Three shifts stand out: giving individuals greater control over their identity data, reducing reliance on centralised data storage, and strengthening protections throughout the identity lifecycle.
Biometric systems must now meet high standards of data protection by design, not by exception.
6. Continuous authentication and zero trust
The notion of authenticating once and remaining trusted indefinitely is obsolete.
In 2026, biometric identity plays a central role in continuous authentication within zero-trust security models. Behavioural biometrics, such as typing patterns or interaction dynamics, quietly validate users throughout a session, detecting anomalies without interrupting productivity. Security thus becomes invisible, persistent, and proportional to risk.
7. Regulation accelerates ethical adoption
Global regulation is not slowing biometrics but reshaping them. Frameworks such as GDPR, the EU AI Act, and Europe’s Entry/Exit System are establishing clear expectations around consent, transparency, proportionality, and accountability. These rules are driving a privacy-by-design approach that benefits both users and organisations.
The result is rising demand for compliance-ready biometric platforms that can scale globally while meeting regulatory requirements.
8. Developer-friendly integration at scale
Finally, biometrics are becoming easier to deploy than ever before.
Modern biometric solutions are delivered through lightweight APIs and SDKs that integrate into existing applications, kiosks, and enterprise platforms. What once required specialised engineering teams can now be implemented rapidly by in-house developers.

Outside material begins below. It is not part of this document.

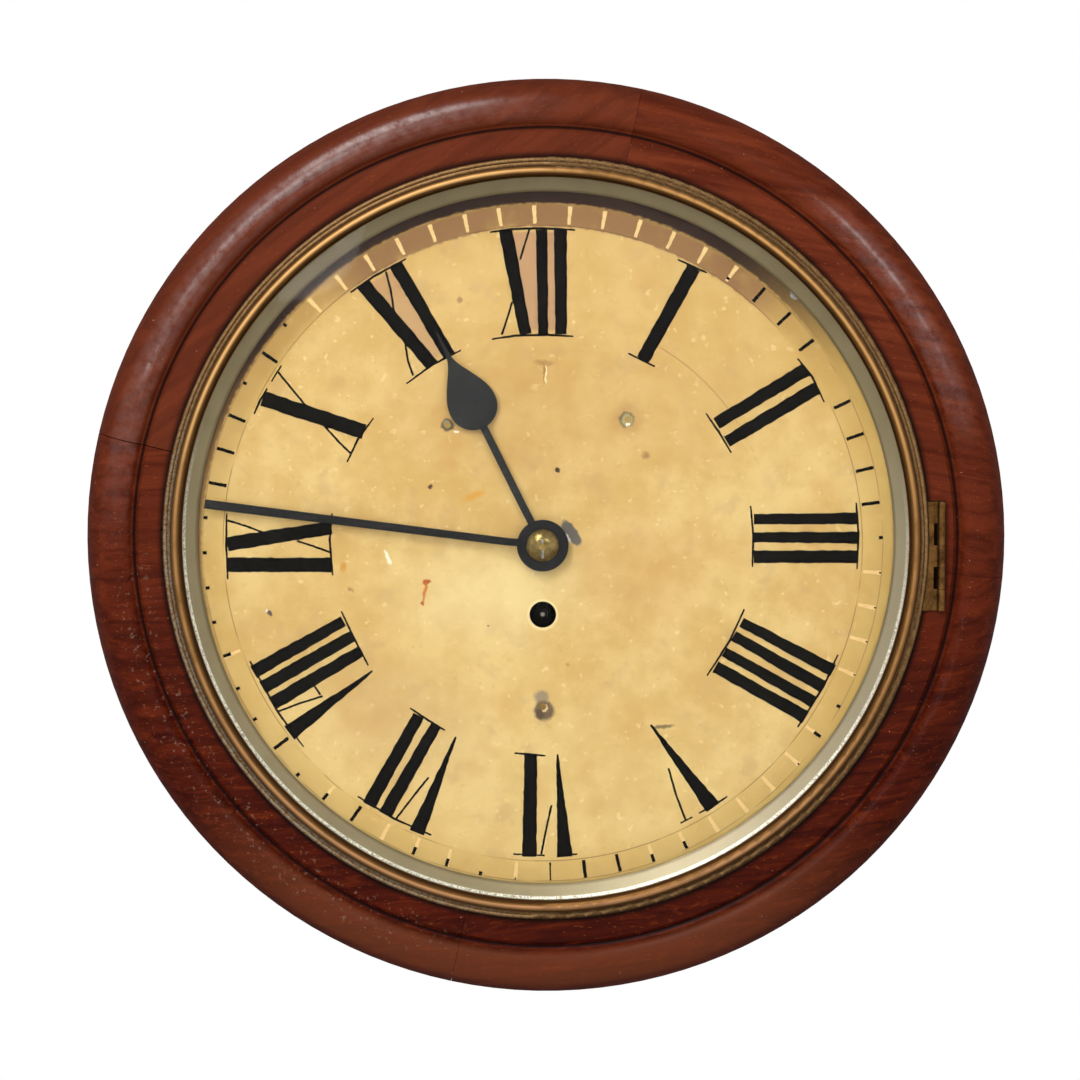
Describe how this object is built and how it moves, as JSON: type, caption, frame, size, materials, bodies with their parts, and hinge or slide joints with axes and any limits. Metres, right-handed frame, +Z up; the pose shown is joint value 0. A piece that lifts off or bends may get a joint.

This shift is making biometric identity more accessible and transforming it from a niche security investment into a standard digital capability.
Looking ahead
By 2026, biometrics will underpin a new identity paradigm: one that is frictionless for users, resilient against fraud, and aligned with global expectations for privacy and ethics.
Identity will no longer be something we manage. It will simply be something we are. The only remaining question is how quickly organisations are prepared to adapt.